ある日、終戦七〇周年の記事の一端を任された夏実は母のことに思い至る。母はろう者で終戦間際の長崎で生まれ、被爆している。
被爆したろう者の体験談を聞こうと夏実は通訳を依頼する。
通訳としてきたのは元夫である沢口だった
広島で、ろう者の語る壮絶な被爆体験は夏実に母を思い起こさせる。
夏実は通訳である沢口を伴って帰郷。母娘はひさしぶりの対面を果たす

「同じだ。わたしは大嫌いだったこの人と同じ母親になっているんだ・・・。」

やがて通訳を介して語られる母の半生。
そして母の両親の被爆ーーー
もつれて、からまって、途切れているようで繋がっている、七〇年の母娘の物語。

(「残夏-1945-」会場パンフレットからの参照)

  戦争や障害に関する内容というと、どうしても重い雰囲気を思い浮かべてしまう。しかし、「残夏1945」はそういった重い題材を主題としながらも、笑いあり涙ありの感動的な舞台だ。手話によってストーリーが進む場面が随所に盛り込まれているが、それを特別なこととは感じさせないストーリーづくりが凄いなと感じた。
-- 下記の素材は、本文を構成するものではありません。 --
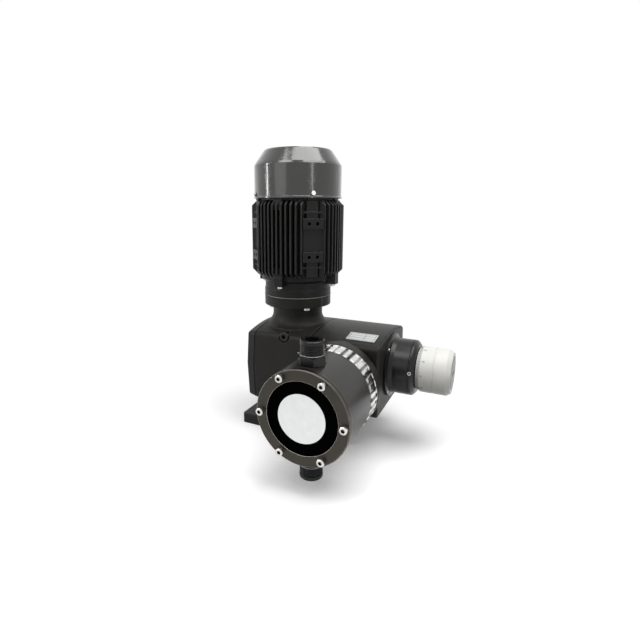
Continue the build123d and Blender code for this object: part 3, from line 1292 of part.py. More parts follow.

 また、物語の中で流れている音楽もすばらしい。特に生演奏のパーカッションが醸し出す迫力はものすごい。さらに、細いパイプを使った空間演出も見事で、映画やテレビとは違った創造的な空間を楽しむこともできた。
 心温まるエピソードが随所にちりばめられていて、年甲斐もなく何回も涙を流してしまい、周囲に気づかれないようにそっとハンカチで目頭を拭うことになった。
 悲しくて流れる涙ではなく、心の底がふわっと暖かくなって自然とこみ上げてくる涙というのは、人の心を浄化する効果があると思う。舞台を見終わって劇場の外に出たときに、心の中がさっぱり綺麗に浄化されているのを感じることができた。
 東京公演は本日までだが、これから広島と長崎でも演じられるようだ。機会があればぜひ皆さんにも観ていただきたい。

広島公演

場所:広島市東区民文化センター大ホール
日時:2015年7月18日(土)
  〔1回目 開場12時30分・開演13時〕
  〔2回目 開場17時30分・開演18時〕

長崎公演

場所:長崎市チトセピアホール
日時:2015年7月25日(土)   〔1回目 開場12時30分・開演13時〕
  〔2回目 開場17時30分・開演18時〕

 ライブの迫力に魅了される

f:id:polepole103:20150711152030j:plain

 演劇だけではなく、スポーツでも演奏会でも、直接観るというのは迫力がある。どれだけデジタル技術が発達しても、ライブの迫力と感動には追いつかないだろう。
 今回久しぶりに舞台を観に行ったが、舞台上で物語を紡いでいる役者さんから放たれたエネルギーが、そのまま観客席の私たちのところまで飛んでくるのを感じた。発せられる言葉も表情も想いも、言葉となって、空気の振動となって身体の中に飛び込んでくるような感覚だ。

 役者さんの放つ「気」のようなものが空間を飛んできて、それを身体中で感じるのが演劇なんだなと再認識した。目や耳でストーリを知って頭で理解するのではなく、頭のど真ん中にズドンと入ってくるのが演劇なのだろう。

 舞台の内容や雰囲気を伝える文章が実に凡庸で申し訳ないが、自分なりに解釈すると「舞台は身体で感じるもの」だということを知った一日だった。これからも、今回の舞台を企画・制作したサイン アート プロジェクト.アジアンの舞台を、機会を作ってぜひ観に行きたいと思う。